(Exercise requirements)
Take the lines from the one bearing "Write part 3" to the one bearing "(1 - boughTaper)", inclusive, and reproduce them exactly; include no other line.

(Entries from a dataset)
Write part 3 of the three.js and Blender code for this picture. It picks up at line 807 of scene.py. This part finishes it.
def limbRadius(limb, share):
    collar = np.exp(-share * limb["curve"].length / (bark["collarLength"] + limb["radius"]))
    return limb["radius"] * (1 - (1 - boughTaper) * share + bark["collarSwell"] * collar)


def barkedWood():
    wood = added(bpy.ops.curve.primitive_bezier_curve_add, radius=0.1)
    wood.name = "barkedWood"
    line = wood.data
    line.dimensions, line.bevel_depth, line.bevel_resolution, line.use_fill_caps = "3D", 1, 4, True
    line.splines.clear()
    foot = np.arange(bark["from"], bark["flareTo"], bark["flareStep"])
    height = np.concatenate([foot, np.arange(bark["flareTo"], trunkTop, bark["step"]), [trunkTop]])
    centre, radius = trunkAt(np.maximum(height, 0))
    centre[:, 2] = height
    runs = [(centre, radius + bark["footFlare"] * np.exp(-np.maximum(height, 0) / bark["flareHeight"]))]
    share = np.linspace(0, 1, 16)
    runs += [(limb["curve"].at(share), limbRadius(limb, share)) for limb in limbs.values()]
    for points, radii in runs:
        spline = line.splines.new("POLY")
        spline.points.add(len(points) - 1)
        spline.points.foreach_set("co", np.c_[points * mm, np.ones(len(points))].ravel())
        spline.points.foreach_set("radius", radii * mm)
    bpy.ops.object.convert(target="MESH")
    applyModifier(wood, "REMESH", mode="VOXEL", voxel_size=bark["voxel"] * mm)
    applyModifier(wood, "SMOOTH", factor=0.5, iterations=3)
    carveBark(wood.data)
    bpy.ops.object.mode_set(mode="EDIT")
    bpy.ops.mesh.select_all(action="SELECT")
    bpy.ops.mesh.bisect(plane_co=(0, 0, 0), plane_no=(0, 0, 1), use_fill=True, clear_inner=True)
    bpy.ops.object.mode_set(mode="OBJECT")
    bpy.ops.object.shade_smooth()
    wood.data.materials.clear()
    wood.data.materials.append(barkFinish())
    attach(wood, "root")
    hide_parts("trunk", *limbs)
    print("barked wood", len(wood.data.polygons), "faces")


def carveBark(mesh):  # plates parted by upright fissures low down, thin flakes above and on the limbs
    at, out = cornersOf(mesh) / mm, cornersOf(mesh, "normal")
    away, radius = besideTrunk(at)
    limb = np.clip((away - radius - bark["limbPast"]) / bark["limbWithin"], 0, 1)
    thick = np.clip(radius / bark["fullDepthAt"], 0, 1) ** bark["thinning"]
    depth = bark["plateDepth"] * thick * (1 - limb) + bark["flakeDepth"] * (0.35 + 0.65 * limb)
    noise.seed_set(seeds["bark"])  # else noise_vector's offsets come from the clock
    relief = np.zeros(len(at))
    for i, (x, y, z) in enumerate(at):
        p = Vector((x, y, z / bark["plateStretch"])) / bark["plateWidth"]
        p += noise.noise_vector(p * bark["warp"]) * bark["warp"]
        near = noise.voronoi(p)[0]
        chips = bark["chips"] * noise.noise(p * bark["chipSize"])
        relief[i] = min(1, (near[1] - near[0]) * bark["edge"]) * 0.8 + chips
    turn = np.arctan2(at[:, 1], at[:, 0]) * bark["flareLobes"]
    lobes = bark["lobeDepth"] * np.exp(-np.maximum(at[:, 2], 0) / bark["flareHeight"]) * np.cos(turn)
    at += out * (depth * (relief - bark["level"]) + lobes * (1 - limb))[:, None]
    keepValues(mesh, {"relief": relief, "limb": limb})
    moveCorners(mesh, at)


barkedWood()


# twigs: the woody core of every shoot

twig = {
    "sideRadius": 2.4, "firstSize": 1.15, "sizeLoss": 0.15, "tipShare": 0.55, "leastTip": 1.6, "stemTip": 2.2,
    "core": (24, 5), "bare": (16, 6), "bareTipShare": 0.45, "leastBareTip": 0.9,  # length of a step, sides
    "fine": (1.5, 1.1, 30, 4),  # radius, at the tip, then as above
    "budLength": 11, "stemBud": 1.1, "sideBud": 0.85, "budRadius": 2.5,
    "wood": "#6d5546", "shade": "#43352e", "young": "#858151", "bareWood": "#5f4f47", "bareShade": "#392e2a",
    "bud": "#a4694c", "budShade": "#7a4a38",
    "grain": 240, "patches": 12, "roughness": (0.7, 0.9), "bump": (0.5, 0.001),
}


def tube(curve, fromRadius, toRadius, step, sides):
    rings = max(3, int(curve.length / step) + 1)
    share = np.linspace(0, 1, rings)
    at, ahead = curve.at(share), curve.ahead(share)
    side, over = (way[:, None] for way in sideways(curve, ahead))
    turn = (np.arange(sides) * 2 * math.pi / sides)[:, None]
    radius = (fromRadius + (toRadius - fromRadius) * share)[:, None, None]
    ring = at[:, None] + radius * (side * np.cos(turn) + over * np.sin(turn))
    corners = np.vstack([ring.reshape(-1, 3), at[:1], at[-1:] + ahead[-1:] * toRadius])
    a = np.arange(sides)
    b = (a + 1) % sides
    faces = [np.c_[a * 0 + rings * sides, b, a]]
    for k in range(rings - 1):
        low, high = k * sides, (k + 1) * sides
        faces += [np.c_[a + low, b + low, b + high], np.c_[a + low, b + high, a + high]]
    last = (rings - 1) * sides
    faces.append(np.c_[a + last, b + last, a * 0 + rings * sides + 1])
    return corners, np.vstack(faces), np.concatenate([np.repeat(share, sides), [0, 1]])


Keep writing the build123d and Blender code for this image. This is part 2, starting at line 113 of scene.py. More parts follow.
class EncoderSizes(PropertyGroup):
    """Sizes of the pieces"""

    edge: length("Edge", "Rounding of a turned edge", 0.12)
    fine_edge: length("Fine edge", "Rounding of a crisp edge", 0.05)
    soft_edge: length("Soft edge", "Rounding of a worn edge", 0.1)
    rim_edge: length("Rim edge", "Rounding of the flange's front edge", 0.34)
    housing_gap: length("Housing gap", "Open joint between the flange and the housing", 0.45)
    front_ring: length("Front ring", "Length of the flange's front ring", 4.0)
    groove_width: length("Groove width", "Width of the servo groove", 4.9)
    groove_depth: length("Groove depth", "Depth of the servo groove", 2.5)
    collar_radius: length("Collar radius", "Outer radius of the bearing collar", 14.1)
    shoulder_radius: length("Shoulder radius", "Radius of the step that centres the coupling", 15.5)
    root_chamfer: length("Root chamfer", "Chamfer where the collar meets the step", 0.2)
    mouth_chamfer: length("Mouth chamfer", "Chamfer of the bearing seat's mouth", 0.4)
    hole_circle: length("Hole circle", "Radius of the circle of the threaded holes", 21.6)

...

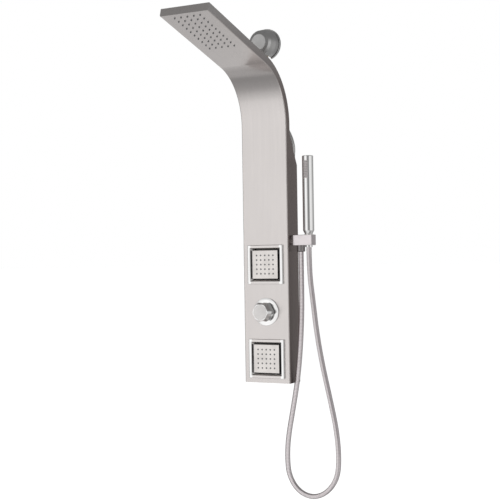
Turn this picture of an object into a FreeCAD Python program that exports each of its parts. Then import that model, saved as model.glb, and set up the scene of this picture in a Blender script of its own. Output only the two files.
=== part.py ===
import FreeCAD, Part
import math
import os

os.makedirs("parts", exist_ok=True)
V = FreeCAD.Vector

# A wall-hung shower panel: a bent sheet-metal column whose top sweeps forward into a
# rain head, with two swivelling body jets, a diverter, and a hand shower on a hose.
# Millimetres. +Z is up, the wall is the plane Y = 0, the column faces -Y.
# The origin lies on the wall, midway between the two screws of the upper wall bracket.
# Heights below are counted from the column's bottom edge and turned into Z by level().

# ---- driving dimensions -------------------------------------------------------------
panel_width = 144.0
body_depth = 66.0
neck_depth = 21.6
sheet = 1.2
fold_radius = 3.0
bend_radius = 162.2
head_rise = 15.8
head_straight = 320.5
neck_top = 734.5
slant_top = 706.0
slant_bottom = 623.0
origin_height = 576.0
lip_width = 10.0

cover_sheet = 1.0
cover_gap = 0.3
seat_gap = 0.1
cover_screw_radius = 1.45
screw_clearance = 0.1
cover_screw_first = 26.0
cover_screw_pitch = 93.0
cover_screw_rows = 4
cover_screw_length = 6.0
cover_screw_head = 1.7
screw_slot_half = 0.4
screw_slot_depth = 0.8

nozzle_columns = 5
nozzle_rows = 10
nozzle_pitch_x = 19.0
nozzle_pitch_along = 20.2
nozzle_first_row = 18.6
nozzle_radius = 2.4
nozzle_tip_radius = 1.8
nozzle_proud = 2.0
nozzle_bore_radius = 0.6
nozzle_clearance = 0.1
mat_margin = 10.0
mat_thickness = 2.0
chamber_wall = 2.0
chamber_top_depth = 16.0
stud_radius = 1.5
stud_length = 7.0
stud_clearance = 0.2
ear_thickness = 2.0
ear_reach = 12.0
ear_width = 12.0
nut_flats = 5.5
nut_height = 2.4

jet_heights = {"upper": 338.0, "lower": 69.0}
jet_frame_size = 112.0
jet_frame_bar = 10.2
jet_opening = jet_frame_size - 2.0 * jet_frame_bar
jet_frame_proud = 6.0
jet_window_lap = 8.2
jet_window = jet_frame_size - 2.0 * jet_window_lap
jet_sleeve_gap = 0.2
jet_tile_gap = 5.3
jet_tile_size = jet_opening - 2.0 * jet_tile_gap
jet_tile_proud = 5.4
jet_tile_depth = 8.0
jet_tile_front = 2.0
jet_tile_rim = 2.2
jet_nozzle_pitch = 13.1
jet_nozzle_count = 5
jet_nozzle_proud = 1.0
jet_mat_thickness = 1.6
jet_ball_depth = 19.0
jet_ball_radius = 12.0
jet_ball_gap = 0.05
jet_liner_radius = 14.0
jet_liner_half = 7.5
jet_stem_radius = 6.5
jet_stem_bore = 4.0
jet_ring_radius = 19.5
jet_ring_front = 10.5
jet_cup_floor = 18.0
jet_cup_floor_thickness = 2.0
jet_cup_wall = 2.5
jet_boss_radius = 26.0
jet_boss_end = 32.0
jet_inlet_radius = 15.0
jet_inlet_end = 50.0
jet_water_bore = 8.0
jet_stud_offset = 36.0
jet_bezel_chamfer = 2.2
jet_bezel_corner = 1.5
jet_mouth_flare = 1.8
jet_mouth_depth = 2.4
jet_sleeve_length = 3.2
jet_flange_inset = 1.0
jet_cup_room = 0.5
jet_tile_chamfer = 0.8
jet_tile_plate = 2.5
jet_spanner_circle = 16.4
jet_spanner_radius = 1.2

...

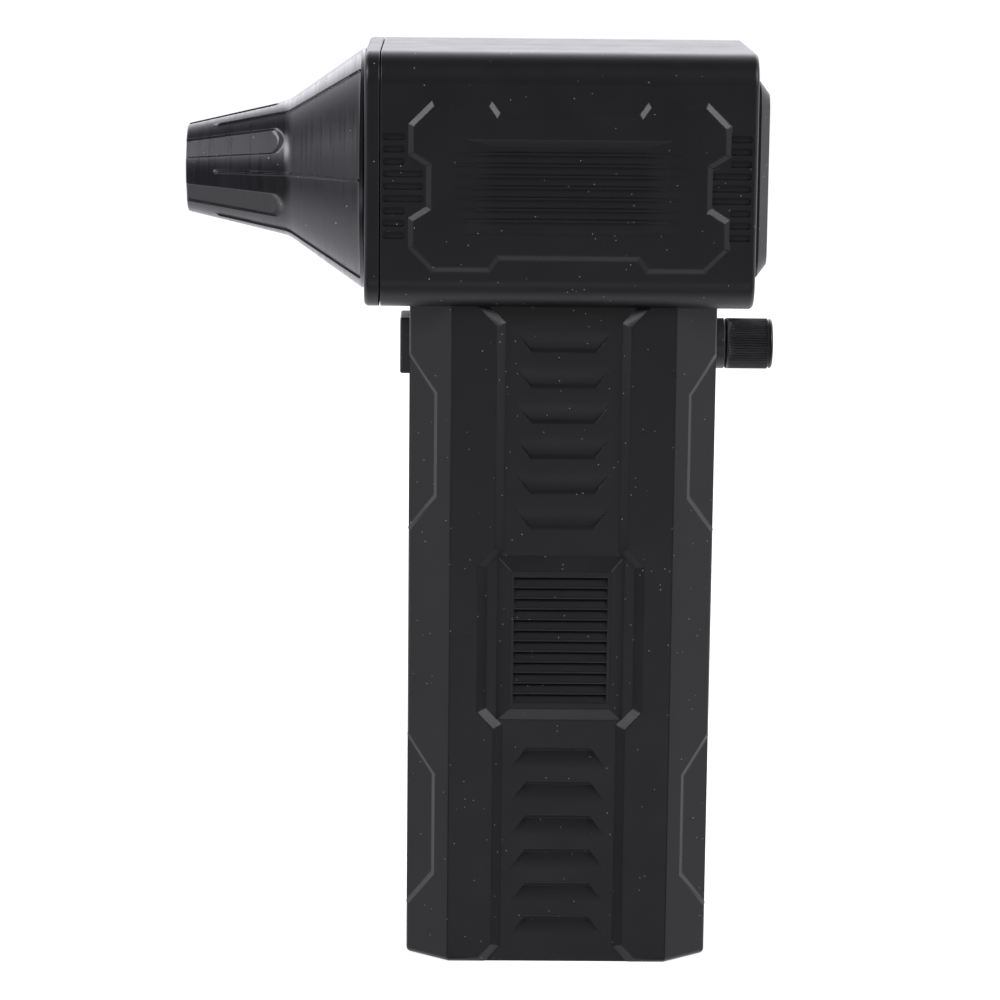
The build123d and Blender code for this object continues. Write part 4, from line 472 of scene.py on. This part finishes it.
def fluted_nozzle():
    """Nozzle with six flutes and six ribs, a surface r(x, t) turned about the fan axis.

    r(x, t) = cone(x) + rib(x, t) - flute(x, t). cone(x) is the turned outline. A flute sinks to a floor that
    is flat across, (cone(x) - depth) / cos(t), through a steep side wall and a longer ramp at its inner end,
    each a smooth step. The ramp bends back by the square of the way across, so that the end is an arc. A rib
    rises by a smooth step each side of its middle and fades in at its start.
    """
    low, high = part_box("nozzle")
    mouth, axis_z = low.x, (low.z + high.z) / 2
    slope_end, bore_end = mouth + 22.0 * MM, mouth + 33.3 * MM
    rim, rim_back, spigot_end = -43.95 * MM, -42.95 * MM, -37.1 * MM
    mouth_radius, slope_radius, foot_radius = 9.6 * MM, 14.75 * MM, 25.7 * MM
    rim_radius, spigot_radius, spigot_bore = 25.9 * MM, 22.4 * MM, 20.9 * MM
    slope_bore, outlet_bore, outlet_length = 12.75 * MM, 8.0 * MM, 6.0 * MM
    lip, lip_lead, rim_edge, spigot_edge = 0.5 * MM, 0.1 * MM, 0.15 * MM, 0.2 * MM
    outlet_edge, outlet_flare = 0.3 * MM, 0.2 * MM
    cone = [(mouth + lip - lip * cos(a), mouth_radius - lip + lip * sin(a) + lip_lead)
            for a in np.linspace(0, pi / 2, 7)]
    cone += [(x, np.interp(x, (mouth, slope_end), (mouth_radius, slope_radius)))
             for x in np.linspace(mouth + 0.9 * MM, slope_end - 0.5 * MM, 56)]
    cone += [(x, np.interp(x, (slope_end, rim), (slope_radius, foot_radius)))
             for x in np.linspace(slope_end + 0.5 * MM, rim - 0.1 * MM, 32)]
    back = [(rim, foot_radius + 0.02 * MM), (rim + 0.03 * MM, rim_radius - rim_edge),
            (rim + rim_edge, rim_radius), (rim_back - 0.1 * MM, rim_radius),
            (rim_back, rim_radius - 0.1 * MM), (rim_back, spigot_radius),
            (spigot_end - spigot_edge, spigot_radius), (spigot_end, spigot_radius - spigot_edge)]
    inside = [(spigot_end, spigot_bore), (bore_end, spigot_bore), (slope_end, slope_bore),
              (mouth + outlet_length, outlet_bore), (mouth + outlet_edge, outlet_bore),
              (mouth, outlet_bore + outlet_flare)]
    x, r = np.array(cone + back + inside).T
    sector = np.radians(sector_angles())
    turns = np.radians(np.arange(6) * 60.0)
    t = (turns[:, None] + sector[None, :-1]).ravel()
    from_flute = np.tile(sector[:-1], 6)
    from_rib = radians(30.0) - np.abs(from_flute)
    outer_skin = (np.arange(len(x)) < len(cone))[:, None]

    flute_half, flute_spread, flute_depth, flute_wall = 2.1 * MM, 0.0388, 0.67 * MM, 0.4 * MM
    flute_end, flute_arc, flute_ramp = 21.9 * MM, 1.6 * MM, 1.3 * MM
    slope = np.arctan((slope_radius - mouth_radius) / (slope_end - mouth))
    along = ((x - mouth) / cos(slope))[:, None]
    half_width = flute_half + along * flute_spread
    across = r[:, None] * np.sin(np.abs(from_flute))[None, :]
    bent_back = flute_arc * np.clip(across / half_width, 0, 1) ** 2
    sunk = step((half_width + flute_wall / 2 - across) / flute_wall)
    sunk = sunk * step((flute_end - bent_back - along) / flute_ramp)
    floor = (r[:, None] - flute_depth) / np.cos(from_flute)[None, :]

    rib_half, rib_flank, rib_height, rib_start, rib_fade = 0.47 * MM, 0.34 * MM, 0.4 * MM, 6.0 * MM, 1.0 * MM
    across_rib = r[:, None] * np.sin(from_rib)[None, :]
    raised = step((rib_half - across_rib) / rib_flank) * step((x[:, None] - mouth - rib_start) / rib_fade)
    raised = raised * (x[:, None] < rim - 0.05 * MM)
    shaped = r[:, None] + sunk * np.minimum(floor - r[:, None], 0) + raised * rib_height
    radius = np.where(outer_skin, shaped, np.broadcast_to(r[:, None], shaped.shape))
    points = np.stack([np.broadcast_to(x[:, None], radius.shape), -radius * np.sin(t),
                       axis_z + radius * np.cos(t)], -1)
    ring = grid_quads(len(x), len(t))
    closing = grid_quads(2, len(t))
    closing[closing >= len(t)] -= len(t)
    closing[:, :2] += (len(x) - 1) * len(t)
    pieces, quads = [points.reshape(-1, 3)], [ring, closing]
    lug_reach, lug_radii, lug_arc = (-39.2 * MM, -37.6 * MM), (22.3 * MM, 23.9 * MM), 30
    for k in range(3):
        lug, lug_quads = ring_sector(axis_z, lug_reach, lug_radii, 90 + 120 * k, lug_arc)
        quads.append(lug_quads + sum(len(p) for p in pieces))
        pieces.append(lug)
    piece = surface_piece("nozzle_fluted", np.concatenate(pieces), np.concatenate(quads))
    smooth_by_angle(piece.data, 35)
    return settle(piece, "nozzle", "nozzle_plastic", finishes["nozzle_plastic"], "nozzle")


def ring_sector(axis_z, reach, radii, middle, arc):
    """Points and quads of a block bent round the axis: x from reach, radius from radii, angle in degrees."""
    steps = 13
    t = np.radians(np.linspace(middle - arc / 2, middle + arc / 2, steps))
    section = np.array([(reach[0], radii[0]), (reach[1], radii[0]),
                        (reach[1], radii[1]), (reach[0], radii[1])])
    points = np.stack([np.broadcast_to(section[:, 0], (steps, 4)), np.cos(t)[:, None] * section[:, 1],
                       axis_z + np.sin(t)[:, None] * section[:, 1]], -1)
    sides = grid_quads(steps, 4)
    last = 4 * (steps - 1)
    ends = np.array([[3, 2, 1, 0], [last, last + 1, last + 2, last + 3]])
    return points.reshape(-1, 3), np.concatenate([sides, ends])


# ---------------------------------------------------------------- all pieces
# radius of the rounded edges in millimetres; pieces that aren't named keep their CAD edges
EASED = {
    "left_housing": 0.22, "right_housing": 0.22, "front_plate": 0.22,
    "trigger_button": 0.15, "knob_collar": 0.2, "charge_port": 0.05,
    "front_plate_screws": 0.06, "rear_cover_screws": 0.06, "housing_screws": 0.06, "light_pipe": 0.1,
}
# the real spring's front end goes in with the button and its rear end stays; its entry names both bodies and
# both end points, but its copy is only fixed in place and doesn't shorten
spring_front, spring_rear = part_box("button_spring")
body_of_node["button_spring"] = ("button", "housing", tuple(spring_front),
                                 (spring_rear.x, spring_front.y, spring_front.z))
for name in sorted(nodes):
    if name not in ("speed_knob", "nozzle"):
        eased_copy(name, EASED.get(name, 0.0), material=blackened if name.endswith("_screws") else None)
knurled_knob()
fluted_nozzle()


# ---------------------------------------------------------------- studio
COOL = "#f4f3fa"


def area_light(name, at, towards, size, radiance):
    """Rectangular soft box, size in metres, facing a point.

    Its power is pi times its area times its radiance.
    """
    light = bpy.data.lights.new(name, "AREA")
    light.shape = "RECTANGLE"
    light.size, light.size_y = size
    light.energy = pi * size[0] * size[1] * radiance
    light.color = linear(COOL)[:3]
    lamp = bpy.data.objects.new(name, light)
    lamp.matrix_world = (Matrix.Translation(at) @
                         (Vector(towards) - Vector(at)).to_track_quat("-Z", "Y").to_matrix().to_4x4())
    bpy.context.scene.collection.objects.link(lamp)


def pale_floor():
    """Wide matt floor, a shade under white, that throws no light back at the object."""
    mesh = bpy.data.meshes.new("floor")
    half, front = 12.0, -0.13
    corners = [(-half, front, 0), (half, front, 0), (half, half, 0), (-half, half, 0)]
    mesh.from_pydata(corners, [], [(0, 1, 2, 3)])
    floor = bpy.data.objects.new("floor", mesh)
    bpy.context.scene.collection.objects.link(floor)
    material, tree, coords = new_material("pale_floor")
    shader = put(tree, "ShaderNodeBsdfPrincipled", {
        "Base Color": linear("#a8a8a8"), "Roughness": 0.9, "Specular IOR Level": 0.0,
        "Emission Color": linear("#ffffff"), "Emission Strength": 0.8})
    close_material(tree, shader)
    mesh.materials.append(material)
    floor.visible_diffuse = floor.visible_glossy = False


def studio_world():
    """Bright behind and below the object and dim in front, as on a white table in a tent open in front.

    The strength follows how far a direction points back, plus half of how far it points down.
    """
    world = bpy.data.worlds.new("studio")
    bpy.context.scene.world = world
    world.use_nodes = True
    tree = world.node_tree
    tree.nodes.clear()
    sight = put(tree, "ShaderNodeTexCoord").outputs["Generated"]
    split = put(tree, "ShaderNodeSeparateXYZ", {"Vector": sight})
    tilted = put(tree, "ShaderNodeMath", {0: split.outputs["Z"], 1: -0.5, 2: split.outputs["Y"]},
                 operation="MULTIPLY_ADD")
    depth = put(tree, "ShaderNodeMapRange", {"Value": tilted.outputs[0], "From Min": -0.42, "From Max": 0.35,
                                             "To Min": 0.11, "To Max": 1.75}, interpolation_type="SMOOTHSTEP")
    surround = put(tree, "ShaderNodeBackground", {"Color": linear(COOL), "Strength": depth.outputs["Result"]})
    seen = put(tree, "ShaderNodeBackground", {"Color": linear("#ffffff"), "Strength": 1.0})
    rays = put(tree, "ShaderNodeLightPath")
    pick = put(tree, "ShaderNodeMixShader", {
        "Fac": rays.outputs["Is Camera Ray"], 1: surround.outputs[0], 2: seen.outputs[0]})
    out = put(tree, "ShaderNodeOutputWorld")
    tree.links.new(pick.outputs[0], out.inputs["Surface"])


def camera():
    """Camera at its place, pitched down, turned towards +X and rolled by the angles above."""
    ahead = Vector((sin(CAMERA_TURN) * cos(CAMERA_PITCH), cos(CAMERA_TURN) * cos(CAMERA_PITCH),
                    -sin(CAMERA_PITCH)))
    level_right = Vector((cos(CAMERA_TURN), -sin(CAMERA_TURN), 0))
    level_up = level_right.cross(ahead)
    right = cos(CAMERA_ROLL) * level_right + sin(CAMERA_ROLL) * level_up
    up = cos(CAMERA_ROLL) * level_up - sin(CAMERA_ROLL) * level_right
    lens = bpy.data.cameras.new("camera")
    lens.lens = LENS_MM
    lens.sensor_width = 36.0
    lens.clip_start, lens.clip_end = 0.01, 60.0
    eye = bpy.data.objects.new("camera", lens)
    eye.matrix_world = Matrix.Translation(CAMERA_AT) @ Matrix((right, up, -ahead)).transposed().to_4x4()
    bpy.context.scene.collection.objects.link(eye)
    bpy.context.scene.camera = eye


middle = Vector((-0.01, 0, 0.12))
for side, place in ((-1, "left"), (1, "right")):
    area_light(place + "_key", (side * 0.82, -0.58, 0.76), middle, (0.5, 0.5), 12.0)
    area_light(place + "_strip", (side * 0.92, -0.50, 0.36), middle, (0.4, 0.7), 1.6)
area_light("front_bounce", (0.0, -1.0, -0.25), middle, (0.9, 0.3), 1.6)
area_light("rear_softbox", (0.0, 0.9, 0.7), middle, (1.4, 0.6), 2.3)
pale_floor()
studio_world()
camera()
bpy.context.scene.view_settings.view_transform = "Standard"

(Correct response)
Write part 3 of the three.js and Blender code for this picture. It picks up at line 807 of scene.py. This part finishes it.
def limbRadius(limb, share):
    collar = np.exp(-share * limb["curve"].length / (bark["collarLength"] + limb["radius"]))
    return limb["radius"] * (1 - (1 - boughTaper) * share + bark["collarSwell"] * collar)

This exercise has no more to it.